**Raw data:**
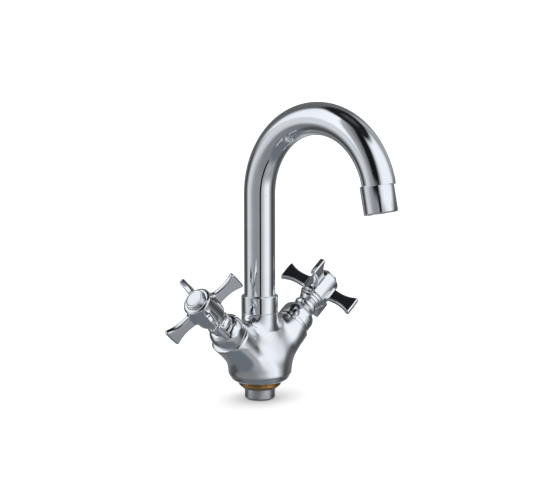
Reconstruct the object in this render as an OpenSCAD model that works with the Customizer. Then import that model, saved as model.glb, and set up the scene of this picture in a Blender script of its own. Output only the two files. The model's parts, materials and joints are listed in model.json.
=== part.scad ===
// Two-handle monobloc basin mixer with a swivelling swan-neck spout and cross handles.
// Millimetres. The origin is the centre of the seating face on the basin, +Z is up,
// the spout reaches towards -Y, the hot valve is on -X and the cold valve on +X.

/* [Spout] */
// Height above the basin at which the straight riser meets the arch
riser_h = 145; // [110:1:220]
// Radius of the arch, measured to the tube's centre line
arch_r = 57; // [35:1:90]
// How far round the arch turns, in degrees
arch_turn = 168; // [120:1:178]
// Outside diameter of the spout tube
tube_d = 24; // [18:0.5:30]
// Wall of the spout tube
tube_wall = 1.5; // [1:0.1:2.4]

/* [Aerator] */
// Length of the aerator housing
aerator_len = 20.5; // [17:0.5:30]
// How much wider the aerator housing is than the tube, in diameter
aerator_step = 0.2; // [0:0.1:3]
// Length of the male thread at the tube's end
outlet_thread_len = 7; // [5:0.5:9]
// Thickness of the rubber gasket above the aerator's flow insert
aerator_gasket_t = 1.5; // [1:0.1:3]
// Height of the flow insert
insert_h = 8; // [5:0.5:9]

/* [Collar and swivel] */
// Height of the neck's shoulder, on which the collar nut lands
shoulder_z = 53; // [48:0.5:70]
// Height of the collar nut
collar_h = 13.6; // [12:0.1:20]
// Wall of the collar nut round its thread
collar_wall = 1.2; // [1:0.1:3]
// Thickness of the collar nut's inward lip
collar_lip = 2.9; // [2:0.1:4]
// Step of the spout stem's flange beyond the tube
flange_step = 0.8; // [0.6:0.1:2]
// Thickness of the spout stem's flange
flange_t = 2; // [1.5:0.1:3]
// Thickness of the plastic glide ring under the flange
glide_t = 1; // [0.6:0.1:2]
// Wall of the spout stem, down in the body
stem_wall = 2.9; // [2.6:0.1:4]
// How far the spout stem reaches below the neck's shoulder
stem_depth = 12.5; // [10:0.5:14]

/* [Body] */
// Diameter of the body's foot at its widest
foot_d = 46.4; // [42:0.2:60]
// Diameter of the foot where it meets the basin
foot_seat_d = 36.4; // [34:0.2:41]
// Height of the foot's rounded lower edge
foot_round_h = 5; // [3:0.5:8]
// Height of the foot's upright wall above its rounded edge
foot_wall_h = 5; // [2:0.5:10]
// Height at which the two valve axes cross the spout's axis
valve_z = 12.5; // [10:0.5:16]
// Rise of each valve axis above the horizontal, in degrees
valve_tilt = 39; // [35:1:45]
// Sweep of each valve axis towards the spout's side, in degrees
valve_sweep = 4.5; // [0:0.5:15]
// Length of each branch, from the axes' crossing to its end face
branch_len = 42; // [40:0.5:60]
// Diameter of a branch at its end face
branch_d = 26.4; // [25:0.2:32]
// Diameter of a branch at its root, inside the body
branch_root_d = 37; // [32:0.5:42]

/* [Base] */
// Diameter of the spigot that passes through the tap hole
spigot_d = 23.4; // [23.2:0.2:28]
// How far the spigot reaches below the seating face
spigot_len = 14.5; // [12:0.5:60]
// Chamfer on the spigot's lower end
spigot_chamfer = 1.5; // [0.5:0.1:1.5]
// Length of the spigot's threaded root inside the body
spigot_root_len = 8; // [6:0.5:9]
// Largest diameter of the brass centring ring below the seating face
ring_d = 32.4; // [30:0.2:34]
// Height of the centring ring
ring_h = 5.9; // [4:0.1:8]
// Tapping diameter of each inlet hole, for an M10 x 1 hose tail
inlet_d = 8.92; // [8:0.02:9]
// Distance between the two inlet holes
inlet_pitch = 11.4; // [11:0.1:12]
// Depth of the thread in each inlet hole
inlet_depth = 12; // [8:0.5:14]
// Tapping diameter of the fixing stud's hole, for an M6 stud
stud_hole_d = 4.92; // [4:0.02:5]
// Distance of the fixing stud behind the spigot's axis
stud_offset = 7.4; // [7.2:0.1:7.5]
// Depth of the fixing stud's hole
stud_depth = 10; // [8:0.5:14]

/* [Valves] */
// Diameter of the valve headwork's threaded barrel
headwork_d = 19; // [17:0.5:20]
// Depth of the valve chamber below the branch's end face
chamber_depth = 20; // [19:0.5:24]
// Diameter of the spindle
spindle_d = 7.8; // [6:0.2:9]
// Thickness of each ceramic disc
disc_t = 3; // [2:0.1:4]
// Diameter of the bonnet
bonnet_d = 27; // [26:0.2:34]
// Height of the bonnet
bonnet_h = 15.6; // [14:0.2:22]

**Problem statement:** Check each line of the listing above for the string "that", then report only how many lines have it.

**Task output:** 2